"Il Papa doveva morire". Nel libro di Preziosi l'attentato a Giovanni Paolo II

Il giornalista ripercorre uno degli episodi che hanno segnato la storia d'Italia

Giovanni Paolo II con il suo attentatore, Ali Agca

Giovanni Paolo II con il suo attentatore, Ali Agca

Firenze, 28 aprile 2021 - Partiamo da una domanda. Perché? Perché, quarant'anni dopo, ripescare dalla memoria collettiva quell'evento e ripercorrerlo in un libro. Il testo in questione è "Il Papa doveva morire. La storia dell'attentato a Giovanni Paolo II", scritto dal giornalista Antonio Preziosi e pubblicato da San Paolo Edizioni.

I fatti, per chi c'era, ma anche per chi li ha sempre visti solo in televisione, sono noti: alle 17.17 di mercoledì 13 maggio 1981 Giovanni Paolo II attraversa piazza San Pietro a bordo di un’automobile aperta prima della tradizionale udienza generale. Improvvisamente, tra le acclamazioni di migliaia di persone, si sentono risuonare alcuni colpi di pistola: due, tre.

Il Papa, colpito, si accascia. Il libro ripercorre le fasi concitate dei soccorsi, la corsa in ospedale, che sembra quasi un film: Karol Wojtyla viene caricato su un’ambulanza senza sirena (rotta), che sfreccia verso il Policlinico Gemelli senza scorta, perché questa aveva sbagliato ingresso in Piazza. Proprio lì dove un incredulo attentatore, Ali Ağca, veniva prima fermato da una suora e poi arrestato, sconvolto per aver fallito inspiegabilmente la sua missione: “Ho sparato da quattro metri, non potevo sbagliare”.

Quello di Preziosi è un racconto minuzioso e attento degli eventi di quel giorno e di ciò che accadde dopo, del vissuto e dei pensieri di Giovanni Paolo II, che trasferisce sulle pagine con uno stile giornalistico anche quando, inevitabilmente, entra in gioco il misticismo. Da quel momento in poi, infatti, il Pontefice sosterrà la tesi del miracolo grazie all’intercessione di Maria, che avrebbe materialmente deviato il proiettile.

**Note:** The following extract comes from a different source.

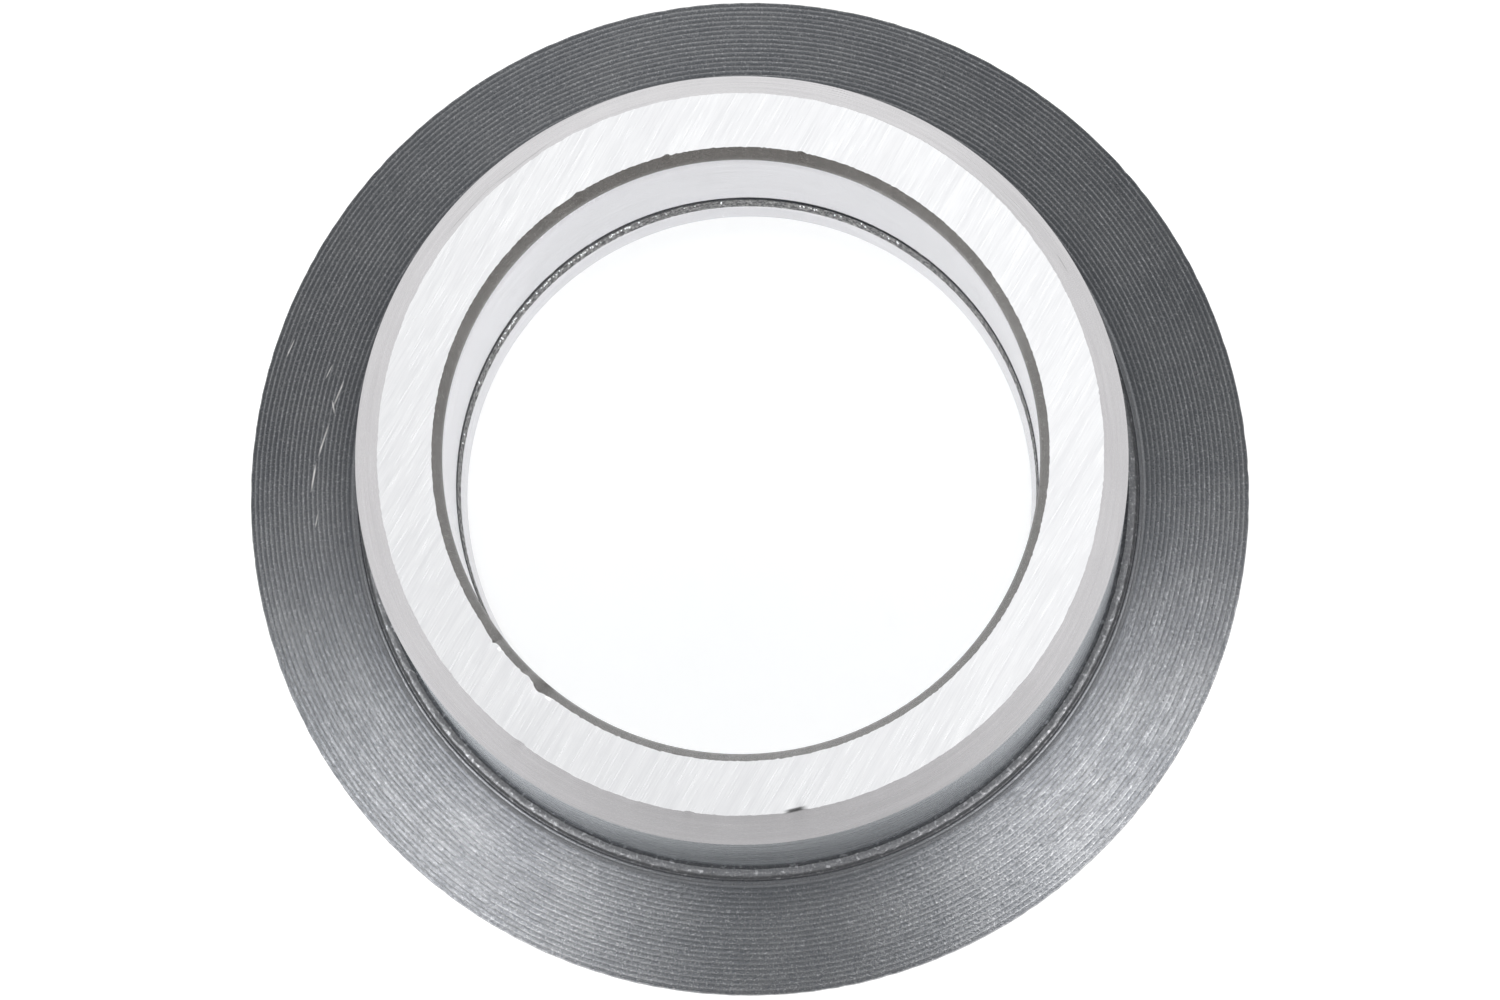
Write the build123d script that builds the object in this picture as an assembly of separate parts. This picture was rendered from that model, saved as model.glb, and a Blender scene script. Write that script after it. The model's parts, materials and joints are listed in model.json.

Non è una fredda cronaca dei fatti ma piuttosto un’analisi dettagliata, come un film - a dirlo lo stesso autore -, che vuole riportare alla luce i dati ancora controversi e trovare il bandolo della matassa di una vicenda drammatica che ancora oggi rivela aspetti contraddittori o poco noti. Tra le questioni ancora aperte l’improbabile errore del killer, la traiettoria a zig zag - come la definì lo stesso chirurgo che operò il Papa - del proiettile, il mistero della seconda suora che avrebbe trattenuto il braccio del terrorista turco ma non si è mai scoperto chi fosse.

Preziosi prova insomma a sciogliere quel ‘garbuglio’ (Wojtyla stesso lo definì così) che si cela dietro l’attentato. E lo fa servendosi delle testimonianze di chi, allora, fu suo malgrado coinvolto nell’attentato: suor Letizia Giudici che bloccò il terrorista, il cardinale Stanislao Dziwisz, già segretario personale del Papa, e molti altri.

La fede e il misticismo permeano le pagine senza però trascendere quel limite implicito che permette anche ai non credenti di poter apprezzare il testo.

La prefazione, affidata al presidente del Pontificio Consiglio per la nuova evangelizzazione, monsignor Rino Fisichella, sottolinea un particolare aspetto del volume: “Questo libro ha il merito di porre l’attentato come una chiave di lettura dell’intero pontificato, per evidenziare quanto Giovanni Paolo II abbia visto in quel fatto una ‘rinascita spirituale’”.

Allora ecco che, alla fine del libro, c'è la risposta che cerchiamo: quella al perché. Sicuramente celebrare la ricorrenza dell’evento. Ma poi, e forse ancora di più, perché quello è un fatto di cui “le persone della mia età ma anche i miei genitori, hanno una memoria molto forte” spiega Preziosi. È stato un fatto segnante, uno di quelli che non solo, per noi giornalisti, sono degni di finire in cronaca, ma piuttosto uno dei pochissimi fatti che diventano Storia. L’attentato a Papa Giovanni Paolo II rimane scolpito nella memoria collettiva di chi l’ha vissuto, ma era giusto ripercorrerlo con questo libro per far sì che, anche per le generazioni future, possano comprenderne il significato storico. Nel 1981, in un Paese come l’Italia, molto cattolico e ancora molto conservatore, cosa ha significato l’attentato al Capo della Chiesa nel suo cuore pulsante, in piazza San Pietro? Forse a questa domanda non daremo mai risposta, ma una cosa è certa. Quel giorno il Papa doveva morire.